DOLLAR BEARS AT PLAY
Other popular bets being placed are for the dollar to fall against the yen, Sagar Sambrani, senior FX options trader at Nomura, said.
Investors are building up positions in dollar puts, trades to sell the U.S. currency particularly against currencies like the euro and sterling, suggesting they remain convinced the greenback has more losses in store.
CME Group's options data show USD puts have drawn strong demand, both in aggregate and against most major currencies. In May, USD puts made up just over 59% of traded FX options volume, said Chris Povey, head of FX options at CME Group.
Demand for dollar puts over calls was especially apparent in the yen and the Australian dollar, Povey said, making up more than 65% of the options volume in those pairs.
Options data hint at expectations that the pace of decline in the dollar from here may be more measured relative to the sharp drop seen since the start of the year.
The dollar is down about 9% against the euro, and the yen, respectively, for the year. The euro was last at $1.1443, and the dollar was trading at 142.70 yen.
"Traders think spot market momentum will fade in the short term, but are betting on a gradual narrowing in relative growth differentials between the advanced economies by the autumn, along with a slow-motion diversification push over the next year, with major investors reallocating resources toward structurally undervalued markets outside the United States," Corpay's Schamotta said.
CONTRARIANS BEWARE
Investor confidence in the U.S. economy outperforming the rest of the world has taken a knock in recent months. Worries about rising U.S. debt and a widening budget deficit have also come to the fore, bolstering investors' desire to lighten up on U.S. assets.
"I don't think we have the conviction to fight this consensus," Jayati Bharadwaj, a global FX strategist at TD Securities.
"The new announcements that we have seen since the start of the year ... after a long time there are fundamental reasons to be bearish on the dollar," she said.
With trade policy in flux, the dollar could well experience modest relief rallies. It also has the great advantage of being the No. 1 central bank reserve currency, backed by the world's safest and most liquid government debt market, with higher interest rates than rival developed-economy currencies. But on balance, the path of least resistance for the dollar is lower, strategists and investors said.

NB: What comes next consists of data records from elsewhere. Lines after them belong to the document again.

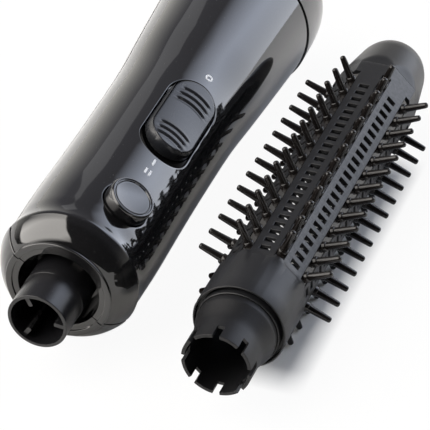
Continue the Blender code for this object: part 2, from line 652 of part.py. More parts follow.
def make_tip_cap(brush):
    """Hollow domed cap with a plug inside the barrel's far end."""
    inside = [(168.9, 0.0), (166.5, 9.0), (143.5, 10.5)]
    outside = [(143.5, 11.4), (148.9, 11.4), (148.9, 13.3), (153.0, 12.7), (165.8, 11.6),
               (168.6, 10.2), (170.2, 7.0), (170.9, 0.0)]
    add_part("tip_cap", revolve(inside + outside, 24), "satin_black", brush)


for existing in list(bpy.data.objects):
    bpy.data.objects.remove(existing, do_unlink=True)

handle_axis = add_empty("handle_axis", None, (HANDLE_X, FRONT_Y, HANDLE_HEIGHT), (HANDLE_TILT, 0.0, HANDLE_YAW))
handle_roll = add_empty("handle_roll", handle_axis, rotation=(0.0, HANDLE_ROLL, 0.0))
brush_axis = add_empty("brush_axis", None, (BRUSH_X, FRONT_Y, BRUSH_HEIGHT))

for make in (make_upper_shell, make_lower_shell, make_shell_screws, make_spigot, make_inlet_cap,
             make_cord_gland, make_release_button, make_release_latch, make_power_slider, make_switch,
             make_heater, make_air_duct, make_motor, make_fan, make_leads):
    make(handle_roll)
for make in (make_barrel, make_bristle_strips, make_connector, make_tip_cap):
    make(brush_axis)
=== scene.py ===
import json
import math

import bmesh
import bpy
import numpy as np
from mathutils import Matrix, Vector


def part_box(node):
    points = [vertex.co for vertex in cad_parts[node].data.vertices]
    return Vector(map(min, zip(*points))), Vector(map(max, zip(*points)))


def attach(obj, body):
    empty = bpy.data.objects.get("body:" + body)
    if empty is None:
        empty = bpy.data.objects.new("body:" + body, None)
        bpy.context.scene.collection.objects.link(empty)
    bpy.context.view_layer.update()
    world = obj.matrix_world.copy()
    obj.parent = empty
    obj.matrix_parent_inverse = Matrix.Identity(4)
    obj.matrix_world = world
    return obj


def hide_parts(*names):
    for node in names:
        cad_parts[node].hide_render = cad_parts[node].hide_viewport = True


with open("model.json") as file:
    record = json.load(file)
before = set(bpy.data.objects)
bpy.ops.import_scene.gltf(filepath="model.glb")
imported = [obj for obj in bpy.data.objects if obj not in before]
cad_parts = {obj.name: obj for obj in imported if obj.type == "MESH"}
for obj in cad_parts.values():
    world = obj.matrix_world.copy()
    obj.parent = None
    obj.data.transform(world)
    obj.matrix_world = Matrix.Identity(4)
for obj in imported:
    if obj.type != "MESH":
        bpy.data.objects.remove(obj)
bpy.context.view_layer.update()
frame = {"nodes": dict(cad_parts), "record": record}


# ---------------------------------------------------------------- table and studio
# A white table top in a studio: a big warm softbox on the left and a cool one behind on the right,
# both part of the world, and a strip of lamps between them for the thin highlight.

TABLE_HALF = 4.0
TABLE_BELOW = 0.0002           # how far the table lies under the lowest point
TABLE_CORNERS = ((-1, -1), (1, -1), (1, 1), (-1, 1))

crown_low, crown_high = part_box("brush_connector")
barrel_low, barrel_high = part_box("brush_barrel")
brush_origin = np.array([(crown_low.x + crown_high.x) / 2, crown_low.y,
                         (crown_low.z + crown_high.z) / 2])

table_mesh = bpy.data.meshes.new("table_top")
table_mesh.from_pydata([(x * TABLE_HALF, y * TABLE_HALF, -TABLE_BELOW) for x, y in TABLE_CORNERS],
                       [], [(0, 1, 2, 3)])
table_top = bpy.data.objects.new("table_top", table_mesh)
bpy.context.scene.collection.objects.link(table_top)


def link(tree, source, target):
    """Join an output socket to an input socket."""
    tree.links.new(source, target)


def math_node(tree, operation, first, second=None):
    """A Math node; each value is a socket or a number."""
    node = tree.nodes.new("ShaderNodeMath")
    node.operation = operation
    for slot, value in zip(node.inputs, (first, second)):
        if isinstance(value, bpy.types.NodeSocket):
            link(tree, value, slot)
        elif value is not None:
            slot.default_value = value
    return node.outputs["Value"]


def noise(tree, coordinate, scale, detail=3.0, stretch=(1.0, 1.0, 1.0)):
    """Noise in object space; stretch scales each axis first."""
    mapping = tree.nodes.new("ShaderNodeMapping")
    mapping.inputs["Scale"].default_value = stretch
    link(tree, coordinate, mapping.inputs["Vector"])
    texture = tree.nodes.new("ShaderNodeTexNoise")
    texture.inputs["Scale"].default_value = scale
    texture.inputs["Detail"].default_value = detail
    link(tree, mapping.outputs["Vector"], texture.inputs["Vector"])
    return texture.outputs["Fac"]


def ranged(tree, value, low, high, to_low, to_high):
    """A value moved from one range to another, and kept inside it."""
    node = tree.nodes.new("ShaderNodeMapRange")
    link(tree, value, node.inputs["Value"])
    for name, number in (("From Min", low), ("From Max", high), ("To Min", to_low), ("To Max", to_high)):
        node.inputs[name].default_value = number
    return node.outputs["Result"]


def mixed(tree, factor, first, second):
    """Two colours mixed by a socket; each colour is a socket or three numbers."""
    node = tree.nodes.new("ShaderNodeMix")
    node.data_type = "RGBA"
    link(tree, factor, node.inputs["Factor"])
    for name, value in (("A", first), ("B", second)):
        target = [s for s in node.inputs if s.name == name and s.type == "RGBA"][0]
        if isinstance(value, bpy.types.NodeSocket):
            link(tree, value, target)
        else:
            target.default_value = (*value, 1.0)
    return [s for s in node.outputs if s.type == "RGBA"][0]


def new_material(name):
    """An empty node material with its tree, shader and object coordinates."""
    material = bpy.data.materials.new(name)
    material.use_nodes = True
    tree = material.node_tree
    shader = tree.nodes["Principled BSDF"]
    coordinate = tree.nodes.new("ShaderNodeTexCoord").outputs["Object"]
    return material, tree, shader, coordinate


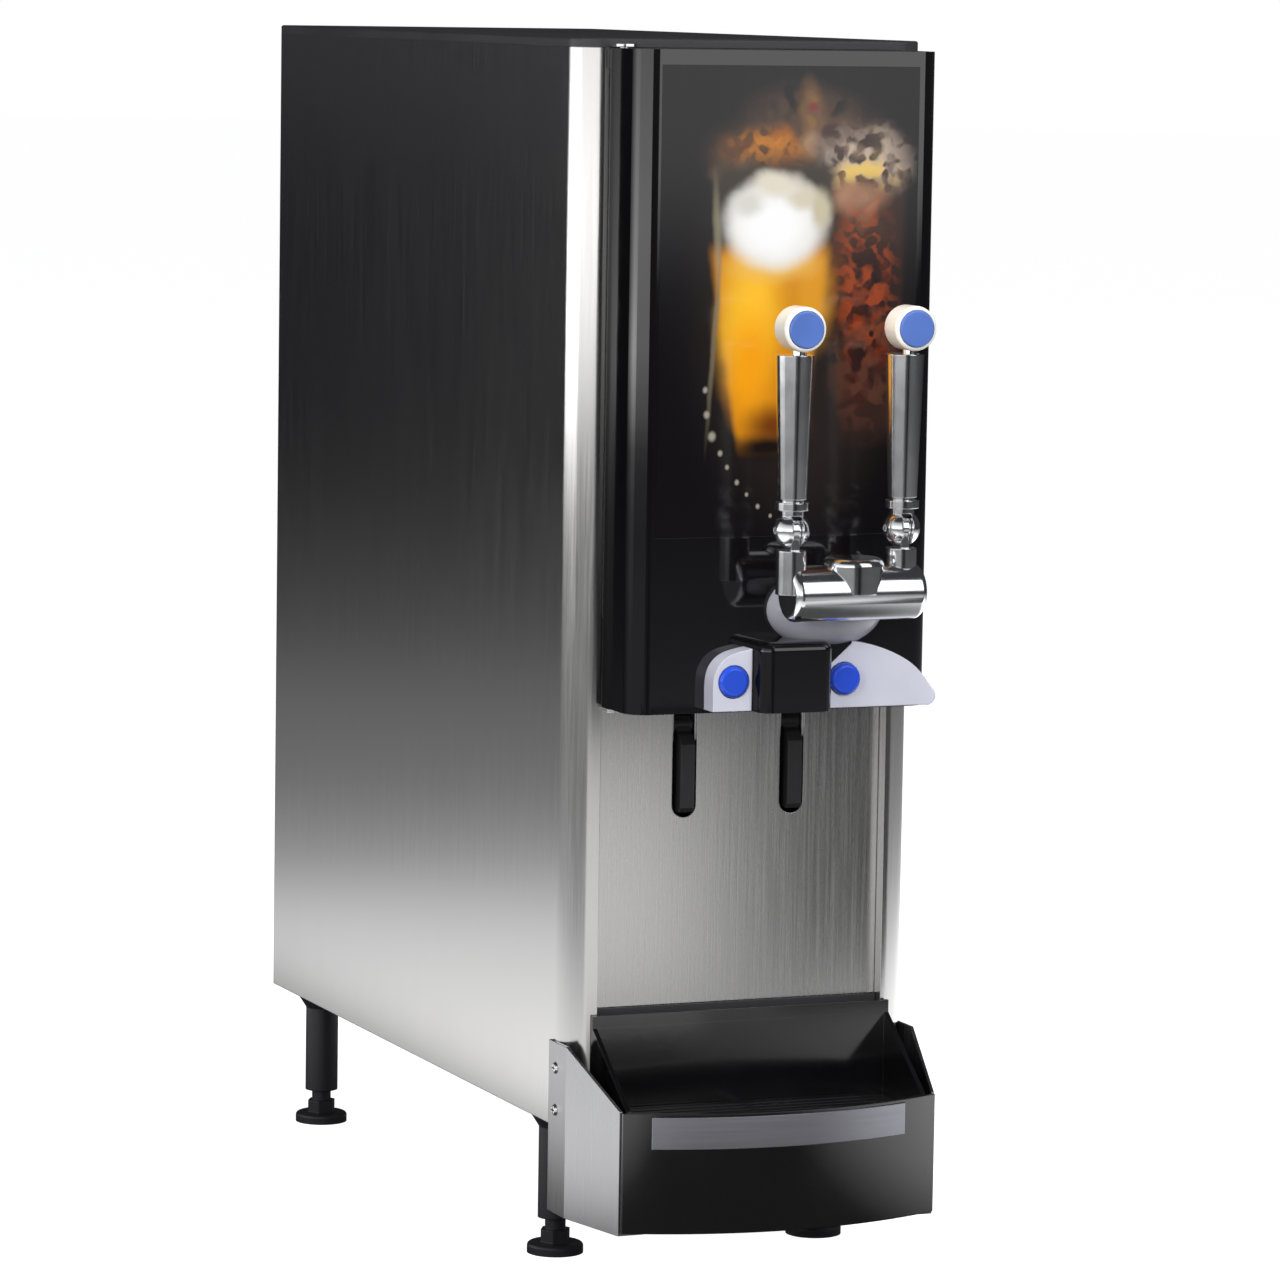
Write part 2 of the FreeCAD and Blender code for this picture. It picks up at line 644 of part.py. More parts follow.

"We've seen a significant amount of buying of dollar puts coming from a number of different types of clients," said an FX options trader at a large U.S. bank, who did not want to be named because of the private nature of these trades.
"We still want to have exposure to dollar weakness, because that's the trade that when you add up all the things that are going on in the world probably makes the most sense," the trader said.